(Data items)
──────
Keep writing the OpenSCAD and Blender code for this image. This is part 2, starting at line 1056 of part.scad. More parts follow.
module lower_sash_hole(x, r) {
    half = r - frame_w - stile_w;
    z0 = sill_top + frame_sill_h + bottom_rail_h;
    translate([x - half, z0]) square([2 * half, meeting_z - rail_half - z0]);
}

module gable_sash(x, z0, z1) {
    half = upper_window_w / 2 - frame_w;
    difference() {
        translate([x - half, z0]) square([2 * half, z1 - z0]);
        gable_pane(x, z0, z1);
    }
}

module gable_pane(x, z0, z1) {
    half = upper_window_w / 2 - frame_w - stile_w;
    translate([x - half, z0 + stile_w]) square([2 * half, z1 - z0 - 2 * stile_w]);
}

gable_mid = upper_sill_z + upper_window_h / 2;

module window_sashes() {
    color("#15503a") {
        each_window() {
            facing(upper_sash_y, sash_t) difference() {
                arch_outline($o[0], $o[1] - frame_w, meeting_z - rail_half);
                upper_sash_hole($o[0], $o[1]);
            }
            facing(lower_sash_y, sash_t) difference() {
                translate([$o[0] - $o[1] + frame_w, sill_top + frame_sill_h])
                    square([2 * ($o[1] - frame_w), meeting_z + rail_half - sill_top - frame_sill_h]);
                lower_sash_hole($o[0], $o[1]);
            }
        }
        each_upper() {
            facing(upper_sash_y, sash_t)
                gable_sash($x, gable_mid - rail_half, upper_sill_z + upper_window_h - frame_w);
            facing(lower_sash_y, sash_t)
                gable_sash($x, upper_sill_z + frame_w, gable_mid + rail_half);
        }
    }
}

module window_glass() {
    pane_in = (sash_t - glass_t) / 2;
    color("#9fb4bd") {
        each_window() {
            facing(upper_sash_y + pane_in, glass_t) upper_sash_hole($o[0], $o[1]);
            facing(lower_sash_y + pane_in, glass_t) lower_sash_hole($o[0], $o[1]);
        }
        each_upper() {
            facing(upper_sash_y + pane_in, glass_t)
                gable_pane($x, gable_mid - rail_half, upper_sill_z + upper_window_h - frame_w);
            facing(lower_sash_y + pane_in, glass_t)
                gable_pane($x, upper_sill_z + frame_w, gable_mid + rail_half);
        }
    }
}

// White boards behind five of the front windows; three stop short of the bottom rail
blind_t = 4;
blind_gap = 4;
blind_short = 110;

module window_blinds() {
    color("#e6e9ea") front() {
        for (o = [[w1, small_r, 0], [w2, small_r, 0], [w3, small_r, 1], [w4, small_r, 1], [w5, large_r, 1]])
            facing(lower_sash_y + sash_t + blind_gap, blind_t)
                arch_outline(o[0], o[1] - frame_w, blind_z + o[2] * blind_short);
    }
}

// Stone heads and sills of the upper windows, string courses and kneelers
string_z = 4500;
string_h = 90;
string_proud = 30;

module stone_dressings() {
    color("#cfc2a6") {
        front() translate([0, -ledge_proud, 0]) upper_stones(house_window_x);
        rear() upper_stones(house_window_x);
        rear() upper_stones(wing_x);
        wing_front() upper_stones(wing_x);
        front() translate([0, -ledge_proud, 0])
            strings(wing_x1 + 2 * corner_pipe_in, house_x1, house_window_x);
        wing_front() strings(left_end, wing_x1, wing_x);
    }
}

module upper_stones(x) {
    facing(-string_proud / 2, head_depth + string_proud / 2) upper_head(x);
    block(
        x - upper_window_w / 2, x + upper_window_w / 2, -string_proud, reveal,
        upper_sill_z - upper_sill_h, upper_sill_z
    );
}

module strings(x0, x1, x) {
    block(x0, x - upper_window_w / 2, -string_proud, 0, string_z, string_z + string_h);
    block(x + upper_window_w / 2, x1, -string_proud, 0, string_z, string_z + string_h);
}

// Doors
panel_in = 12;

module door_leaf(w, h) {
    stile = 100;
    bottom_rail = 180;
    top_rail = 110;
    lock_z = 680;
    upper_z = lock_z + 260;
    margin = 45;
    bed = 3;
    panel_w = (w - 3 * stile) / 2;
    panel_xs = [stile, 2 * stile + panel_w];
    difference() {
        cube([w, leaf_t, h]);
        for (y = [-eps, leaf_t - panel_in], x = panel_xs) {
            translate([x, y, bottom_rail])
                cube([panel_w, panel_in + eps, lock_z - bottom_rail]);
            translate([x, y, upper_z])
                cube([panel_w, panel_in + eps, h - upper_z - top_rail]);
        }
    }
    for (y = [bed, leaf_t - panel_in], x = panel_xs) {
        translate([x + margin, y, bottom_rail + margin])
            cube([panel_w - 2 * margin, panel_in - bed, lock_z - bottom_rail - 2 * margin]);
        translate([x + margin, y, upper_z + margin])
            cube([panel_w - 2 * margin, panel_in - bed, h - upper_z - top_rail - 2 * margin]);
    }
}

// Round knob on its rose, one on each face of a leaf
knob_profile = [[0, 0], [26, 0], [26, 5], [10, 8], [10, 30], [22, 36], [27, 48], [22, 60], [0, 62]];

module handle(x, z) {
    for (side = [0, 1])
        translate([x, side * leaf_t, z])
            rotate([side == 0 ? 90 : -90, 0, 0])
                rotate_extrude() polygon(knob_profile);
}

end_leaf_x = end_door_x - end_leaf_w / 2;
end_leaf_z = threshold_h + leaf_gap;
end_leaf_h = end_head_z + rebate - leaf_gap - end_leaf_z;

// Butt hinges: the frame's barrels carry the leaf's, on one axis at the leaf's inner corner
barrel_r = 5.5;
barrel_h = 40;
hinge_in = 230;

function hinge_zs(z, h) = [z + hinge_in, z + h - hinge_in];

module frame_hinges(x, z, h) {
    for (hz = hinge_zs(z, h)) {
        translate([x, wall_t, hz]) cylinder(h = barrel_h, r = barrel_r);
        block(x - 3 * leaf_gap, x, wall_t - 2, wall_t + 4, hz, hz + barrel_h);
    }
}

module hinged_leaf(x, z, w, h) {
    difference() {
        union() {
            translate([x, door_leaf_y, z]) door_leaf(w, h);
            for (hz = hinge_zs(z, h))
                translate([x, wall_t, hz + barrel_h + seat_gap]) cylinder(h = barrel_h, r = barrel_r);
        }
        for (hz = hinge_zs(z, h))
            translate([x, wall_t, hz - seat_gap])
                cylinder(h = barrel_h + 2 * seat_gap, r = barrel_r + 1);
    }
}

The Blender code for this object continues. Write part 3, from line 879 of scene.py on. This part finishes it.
──────
| Work to be completed |
Look above for every line with the word "This" and copy it.

| Worked solution |
Keep writing the OpenSCAD and Blender code for this image. This is part 2, starting at line 1056 of part.scad. More parts follow.
The Blender code for this object continues. Write part 3, from line 879 of scene.py on. This part finishes it.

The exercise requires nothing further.